- _The task_
Return all the data, word for word.
---
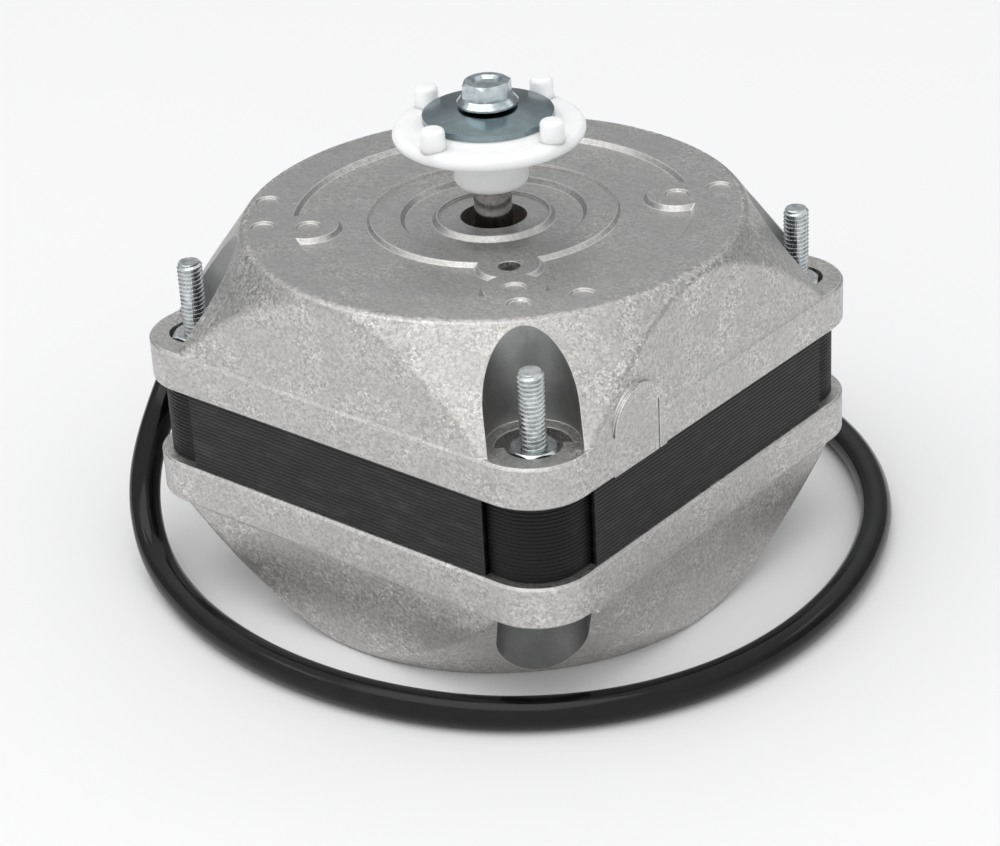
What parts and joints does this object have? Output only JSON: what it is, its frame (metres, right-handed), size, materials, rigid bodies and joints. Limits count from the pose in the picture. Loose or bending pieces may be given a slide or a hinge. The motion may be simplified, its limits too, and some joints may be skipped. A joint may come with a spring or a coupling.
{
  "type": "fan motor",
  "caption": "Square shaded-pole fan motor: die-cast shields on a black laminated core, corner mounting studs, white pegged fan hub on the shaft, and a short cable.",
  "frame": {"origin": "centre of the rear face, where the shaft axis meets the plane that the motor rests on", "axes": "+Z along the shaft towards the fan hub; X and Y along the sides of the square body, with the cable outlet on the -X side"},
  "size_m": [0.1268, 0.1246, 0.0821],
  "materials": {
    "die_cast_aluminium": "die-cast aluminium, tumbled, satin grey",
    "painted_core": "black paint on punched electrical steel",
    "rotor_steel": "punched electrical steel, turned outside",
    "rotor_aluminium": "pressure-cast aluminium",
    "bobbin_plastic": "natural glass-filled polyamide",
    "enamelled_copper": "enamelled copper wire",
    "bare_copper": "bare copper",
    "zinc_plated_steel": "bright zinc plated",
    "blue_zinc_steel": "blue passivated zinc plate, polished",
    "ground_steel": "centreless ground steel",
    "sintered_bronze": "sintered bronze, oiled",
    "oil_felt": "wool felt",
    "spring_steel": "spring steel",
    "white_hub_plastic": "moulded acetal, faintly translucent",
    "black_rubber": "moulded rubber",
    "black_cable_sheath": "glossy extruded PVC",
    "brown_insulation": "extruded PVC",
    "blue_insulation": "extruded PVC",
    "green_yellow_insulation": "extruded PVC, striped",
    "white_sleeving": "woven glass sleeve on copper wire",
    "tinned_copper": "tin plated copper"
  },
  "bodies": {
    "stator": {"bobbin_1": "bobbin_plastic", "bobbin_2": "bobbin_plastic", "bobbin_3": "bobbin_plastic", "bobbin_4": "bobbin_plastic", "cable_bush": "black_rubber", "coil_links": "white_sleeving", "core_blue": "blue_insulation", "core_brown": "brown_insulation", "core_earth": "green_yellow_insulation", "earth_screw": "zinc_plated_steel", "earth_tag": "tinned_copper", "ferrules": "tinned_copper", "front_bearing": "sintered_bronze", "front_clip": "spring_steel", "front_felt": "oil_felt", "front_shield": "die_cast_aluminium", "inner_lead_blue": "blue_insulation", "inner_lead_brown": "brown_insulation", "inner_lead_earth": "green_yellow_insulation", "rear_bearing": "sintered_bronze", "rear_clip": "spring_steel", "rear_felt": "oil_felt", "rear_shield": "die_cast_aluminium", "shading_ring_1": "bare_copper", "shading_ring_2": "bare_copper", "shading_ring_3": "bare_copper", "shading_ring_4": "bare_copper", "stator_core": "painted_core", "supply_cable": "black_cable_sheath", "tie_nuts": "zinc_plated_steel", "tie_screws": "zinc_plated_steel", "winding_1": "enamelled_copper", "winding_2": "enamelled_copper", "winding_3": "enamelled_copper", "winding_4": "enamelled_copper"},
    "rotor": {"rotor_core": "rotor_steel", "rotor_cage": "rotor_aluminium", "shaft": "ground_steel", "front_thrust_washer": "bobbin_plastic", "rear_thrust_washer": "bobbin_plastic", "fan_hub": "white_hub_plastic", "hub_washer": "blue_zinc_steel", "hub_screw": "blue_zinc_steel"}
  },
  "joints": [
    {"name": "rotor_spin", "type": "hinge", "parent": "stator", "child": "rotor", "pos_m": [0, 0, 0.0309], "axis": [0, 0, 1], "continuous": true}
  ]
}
---
- _Solution_
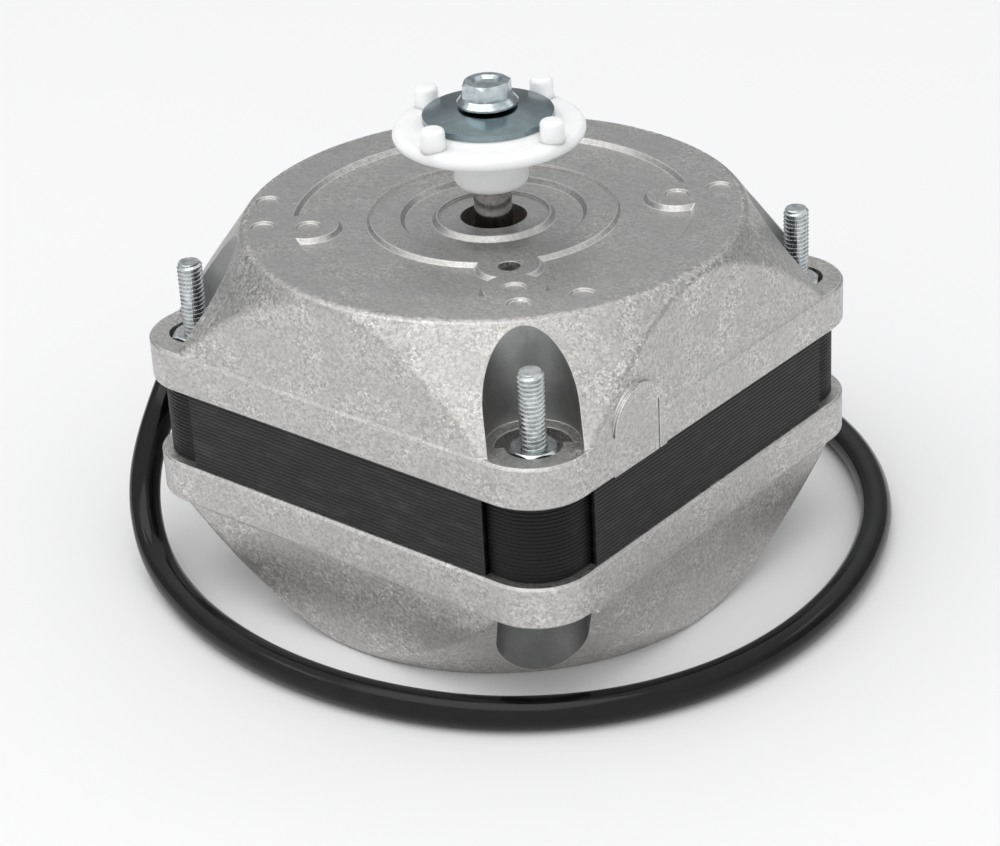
What parts and joints does this object have? Output only JSON: what it is, its frame (metres, right-handed), size, materials, rigid bodies and joints. Limits count from the pose in the picture. Loose or bending pieces may be given a slide or a hinge. The motion may be simplified, its limits too, and some joints may be skipped. A joint may come with a spring or a coupling.
{
  "type": "fan motor",
  "caption": "Square shaded-pole fan motor: die-cast shields on a black laminated core, corner mounting studs, white pegged fan hub on the shaft, and a short cable.",
  "frame": {"origin": "centre of the rear face, where the shaft axis meets the plane that the motor rests on", "axes": "+Z along the shaft towards the fan hub; X and Y along the sides of the square body, with the cable outlet on the -X side"},
  "size_m": [0.1268, 0.1246, 0.0821],
  "materials": {
    "die_cast_aluminium": "die-cast aluminium, tumbled, satin grey",
    "painted_core": "black paint on punched electrical steel",
    "rotor_steel": "punched electrical steel, turned outside",
    "rotor_aluminium": "pressure-cast aluminium",
    "bobbin_plastic": "natural glass-filled polyamide",
    "enamelled_copper": "enamelled copper wire",
    "bare_copper": "bare copper",
    "zinc_plated_steel": "bright zinc plated",
    "blue_zinc_steel": "blue passivated zinc plate, polished",
    "ground_steel": "centreless ground steel",
    "sintered_bronze": "sintered bronze, oiled",
    "oil_felt": "wool felt",
    "spring_steel": "spring steel",
    "white_hub_plastic": "moulded acetal, faintly translucent",
    "black_rubber": "moulded rubber",
    "black_cable_sheath": "glossy extruded PVC",
    "brown_insulation": "extruded PVC",
    "blue_insulation": "extruded PVC",
    "green_yellow_insulation": "extruded PVC, striped",
    "white_sleeving": "woven glass sleeve on copper wire",
    "tinned_copper": "tin plated copper"
  },
  "bodies": {
    "stator": {"bobbin_1": "bobbin_plastic", "bobbin_2": "bobbin_plastic", "bobbin_3": "bobbin_plastic", "bobbin_4": "bobbin_plastic", "cable_bush": "black_rubber", "coil_links": "white_sleeving", "core_blue": "blue_insulation", "core_brown": "brown_insulation", "core_earth": "green_yellow_insulation", "earth_screw": "zinc_plated_steel", "earth_tag": "tinned_copper", "ferrules": "tinned_copper", "front_bearing": "sintered_bronze", "front_clip": "spring_steel", "front_felt": "oil_felt", "front_shield": "die_cast_aluminium", "inner_lead_blue": "blue_insulation", "inner_lead_brown": "brown_insulation", "inner_lead_earth": "green_yellow_insulation", "rear_bearing": "sintered_bronze", "rear_clip": "spring_steel", "rear_felt": "oil_felt", "rear_shield": "die_cast_aluminium", "shading_ring_1": "bare_copper", "shading_ring_2": "bare_copper", "shading_ring_3": "bare_copper", "shading_ring_4": "bare_copper", "stator_core": "painted_core", "supply_cable": "black_cable_sheath", "tie_nuts": "zinc_plated_steel", "tie_screws": "zinc_plated_steel", "winding_1": "enamelled_copper", "winding_2": "enamelled_copper", "winding_3": "enamelled_copper", "winding_4": "enamelled_copper"},
    "rotor": {"rotor_core": "rotor_steel", "rotor_cage": "rotor_aluminium", "shaft": "ground_steel", "front_thrust_washer": "bobbin_plastic", "rear_thrust_washer": "bobbin_plastic", "fan_hub": "white_hub_plastic", "hub_washer": "blue_zinc_steel", "hub_screw": "blue_zinc_steel"}
  },
  "joints": [
    {"name": "rotor_spin", "type": "hinge", "parent": "stator", "child": "rotor", "pos_m": [0, 0, 0.0309], "axis": [0, 0, 1], "continuous": true}
  ]
}